The Associated Press' Michael McCall said that "[on] Enjoy Yourself he zeroes in on an easy-going soul vibe, a sound that brings out a likable quality in Currington's Georgia-raised tenor." Bill Friskics-Warren with The Washington Post gave it a mixed review, saying that "[Currington] can pride himself on having made a record with the sort of warmth and intimacy that gives the work of neo-traditionalist elders such as George Strait and Alan Jackson such staying power." He also called the track "Like My Dog" "The only real misstep".

Jessica Phillips with Country Weekly gave it three stars, commented saying that it is "a perfect sleepy and summery soundtrack; this collection largely falls headlong into leisurely tales of drinking and fishing rather than the more spirited or smouldering fare that spurred earlier hits." Blake Boldt with Engine 145 gave it two and a half stars out of five, calling it a "pretty bland modern country album" and said that Currington "is a little too spic-and-span.
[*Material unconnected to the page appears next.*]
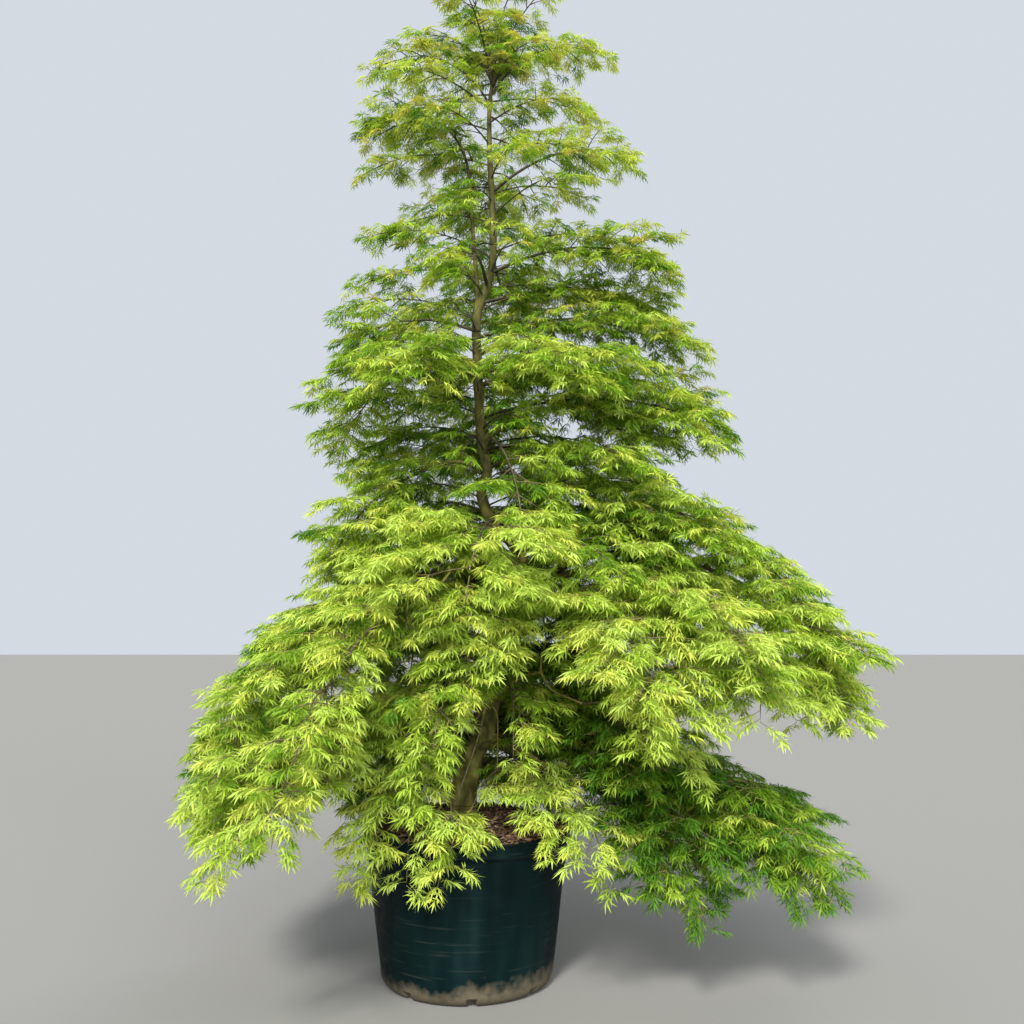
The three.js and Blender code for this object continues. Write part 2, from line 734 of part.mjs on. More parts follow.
const MATERIALS = {
  pot: new THREE.MeshStandardMaterial({ color: 0x14191b, roughness: 0.55, metalness: 0 }),
  compost: new THREE.MeshStandardMaterial({ color: 0x2e2018, roughness: 1, metalness: 0 }),
  mulch: new THREE.MeshStandardMaterial({ color: 0x5a3b26, roughness: 0.95, metalness: 0 }),
  bark: new THREE.MeshStandardMaterial({ color: 0x6a5c45, roughness: 0.9, metalness: 0 }),
  brightLeaf: new THREE.MeshStandardMaterial({ color: 0x9cc92a, roughness: 0.55, metalness: 0 }),
  shadeLeaf: new THREE.MeshStandardMaterial({ color: 0x4f8a1c, roughness: 0.55, metalness: 0 }),
  upperLeaf: new THREE.MeshStandardMaterial({ color: 0x7fa524, roughness: 0.55, metalness: 0 }),
};

function leafMaterial(name) {
  if (name.includes("tier") || name.includes("top")) return MATERIALS.upperLeaf;
  return name.includes("right_low") ? MATERIALS.shadeLeaf : MATERIALS.brightLeaf;
}

const tree = new THREE.Group();

function add(name, solid, material) {
  const mesh = new THREE.Mesh(geometryOf(solid), material);
  mesh.name = name;
  tree.add(mesh);
}

add("pot", makePot(), MATERIALS.pot);
add("compost", makeCompost(), MATERIALS.compost);
add("bark_mulch", makeMulch(), MATERIALS.mulch);
add("trunk", makeTrunk(0), MATERIALS.bark);

// Boughs stop at the trunk's surface, and foliage keeps clear of the limbs grown by a margin
const trunkGrown = makeTrunk(CLEARANCE);
const grown = [potSurround(), makeTrunk(SPRAY.limbMargin)];
const boughs = new Map();
for (const spec of BOUGHS) {
  const curve = boughCurve(spec);
  const radiusAt = (extra) => (share) => mix(spec.rootRadius, spec.tipRadius, share) + extra;
  boughs.set(spec.name, { curve, spec });
  grown.push(limb(curve, radiusAt(SPRAY.limbMargin), 6, 8));
  add(spec.name, mainBody(limb(curve, radiusAt(0), 5, 5).subtract(trunkGrown)), MATERIALS.bark);
}
const limbsGrown = wasm.Manifold.union(grown);

// Each stem's points share out the space among the masses
const stems = new Map(MASSES.map((mass) => [mass.name, stemOf(mass, boughs)]));
const SITES_PER_STEM = 7;
const sites = [];
for (const [name, { line }] of stems) {
  for (let i = 1; i <= SITES_PER_STEM; i += 1) {
    sites.push({ name, at: line.getPointAt(i / SITES_PER_STEM) });
  }
}
MASSES.forEach((mass, i) => {
  const solid = growMass(mass, stems.get(mass.name), sites, limbsGrown, trunkGrown, 101 + i);
  add(mass.name, solid, leafMaterial(mass.name));
});

export default tree;
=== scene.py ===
"""The potted laceleaf maple: bark, twigs, leaves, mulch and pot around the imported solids."""

import math

import bpy
import numpy as np
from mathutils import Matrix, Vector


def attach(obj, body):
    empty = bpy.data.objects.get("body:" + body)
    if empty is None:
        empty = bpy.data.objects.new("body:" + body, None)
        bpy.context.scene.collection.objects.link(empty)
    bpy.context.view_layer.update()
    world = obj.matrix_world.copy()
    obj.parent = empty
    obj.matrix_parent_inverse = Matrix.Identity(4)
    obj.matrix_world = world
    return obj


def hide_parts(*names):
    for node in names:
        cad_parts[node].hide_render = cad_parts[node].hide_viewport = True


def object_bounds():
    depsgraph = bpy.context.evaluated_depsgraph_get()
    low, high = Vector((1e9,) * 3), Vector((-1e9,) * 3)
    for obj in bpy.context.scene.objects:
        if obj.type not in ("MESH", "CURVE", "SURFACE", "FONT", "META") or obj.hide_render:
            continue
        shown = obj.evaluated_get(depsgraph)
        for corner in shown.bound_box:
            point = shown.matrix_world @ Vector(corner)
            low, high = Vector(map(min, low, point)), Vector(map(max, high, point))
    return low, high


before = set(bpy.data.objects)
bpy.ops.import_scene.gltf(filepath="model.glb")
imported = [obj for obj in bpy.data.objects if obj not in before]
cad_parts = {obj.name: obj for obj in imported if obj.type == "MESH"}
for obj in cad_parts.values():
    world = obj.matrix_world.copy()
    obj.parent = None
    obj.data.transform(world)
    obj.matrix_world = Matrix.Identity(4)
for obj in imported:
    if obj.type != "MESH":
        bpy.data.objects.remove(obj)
solid_low, solid_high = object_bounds()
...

None of these ten songs is even remotely suspenseful; conflicts and concerns are neatly wrapped up within four minutes." Dave Heaton with PopMatters gave it five out of ten stars, and criticized the songwriting on the album, saying " on a songwriting level, Currington has dropped any real storytelling emphasis or attention to specific details.

Professional ratings
Review scores
| Source | Rating |
| Allmusic | Star Half star |
| Associated Press | (positive) |
| Billboard | (positive) |
| Country Weekly | Star |
| Entertainment Weekly | (B+) |
| Parcbench | Star Half star |
| PopMatters | Star |
| Roughstock | Star Half star |
| The Washington Post | (mixed) |
| Engine 145 | Star Half star |

==Track listing==

| No. | Title | Writer(s) | Length |
|---|---|---|---|
| 1. | "All Day Long" | Frankie Ballard; Dallas Davidson; Ben Hayslip; | 3:49 |
| 2. | "Love Done Gone" | Shawn Camp; Marv Green; | 3:32 |
| 3. | "Pretty Good at Drinkin' Beer" | Troy Jones | 3:00 |
| 4. | "Until You" | Dave Barnes | 4:45 |
| 5. | "Like My Dog" | Harley Allen; Scotty Emerick; | 2:46 |
| 6. | "Perfect Day" | Dean Dillon; Dale Dodson; Emerick; | 2:55 |
| 7. | "Let Me Down Easy" | Marty Dodson; Jennifer Hanson; Mark Nesler; | 3:50 |
| 8. | "Bad Day of Fishin'" | Billy Currington; John Scott Sherrill; Emerick; | 3:04 |
| 9. | "Enjoy Yourself" | Bob DiPiero; Emerick; Sherrill; | 3:00 |
| 10. | "Lil' Ol' Lonesome Dixie Town" | Camp; Billy Joe Walker Jr.; | 3:21 |

==Personnel==

- Production
- Maggie Berry – Design
- Darryl Bowslaugh – Groomer
- Jason Campbell – Production coordination
- Carson Chamberlain – Producer
- Billy Currington – Producer
- Joe Fisher – A&R
- Luellyn Latocki Hensley – Art direction
- John Kelton – Engineer, mixing
- Ken Love – Mastering
- Lee Moore – Wardrobe
- Karen Naff – Art direction
- Kate Powers – Photography
- Matt Rovey – Engineer
- Brian Wright – A&R
- Stephanie Wright – A&R

- Additional musicians
- J. T. Corenflos – Electric guitar (all tracks)
- Billy Currington – Lead vocals (all tracks), background vocals (track 2)
- Smith Curry – Lap steel guitar (track 10)
- Paul Franklin – Steel guitar (all tracks except 8 and 10), Pedabro (track 8)
- Barry Green – Trombone (track 2)
- Wes Hightower – Background vocals (tracks 2,3,5,8-10)
- Paul Leim – Drums (all tracks)
- Brent Mason – Electric guitar (all tracks)
- Steve Patrick – Trumpet (track 2)
- Gary Prim – Hammond B3 organ (tracks 1,7), keyboards (track 4), piano (tracks 1-3,5,8,10), Wurlitzer (tracks 6,9)
- Chris Rodriguez – Background vocals (tracks 1,2,4,6,7)
- W. David Smith – Bass guitar (all tracks except 8), upright bass (track 8)
- Biff Watson – Acoustic guitar (all tracks)

==Chart performance==

===Weekly charts===

| Chart (2010) | Peak position |
|---|---|
| US Billboard 200 | 9 |
| US Top Country Albums (Billboard) | 2 |

===Year-end charts===

| Chart (2010) | Position |
|---|---|
| US Top Country Albums (Billboard) | 47 |
| Chart (2011) | Position |
| US Billboard 200 | 113 |
| US Top Country Albums (Billboard) | 26 |
| Chart (2012) | Position |
| US Top Country Albums (Billboard) | 64 |

===Singles===

Year: Single; Peak chart positions
US Country: US; CAN
2010: "Pretty Good at Drinkin' Beer"; 1; 41; 50
"Let Me Down Easy": 1; 46; 71
2011: "Love Done Gone"; 11; 58; 83
"Like My Dog"^{A}: 24; 102; —
"—" denotes releases that did not chart

- ^{A}Did not enter the Hot 100 but charted on Bubbling Under Hot 100 Singles.

==Certifications==

| Region | Certification | Certified units/sales |
| United States (RIAA) | Platinum | 1,000,000^{‡} |
^{‡} Sales+streaming figures based on certification alone.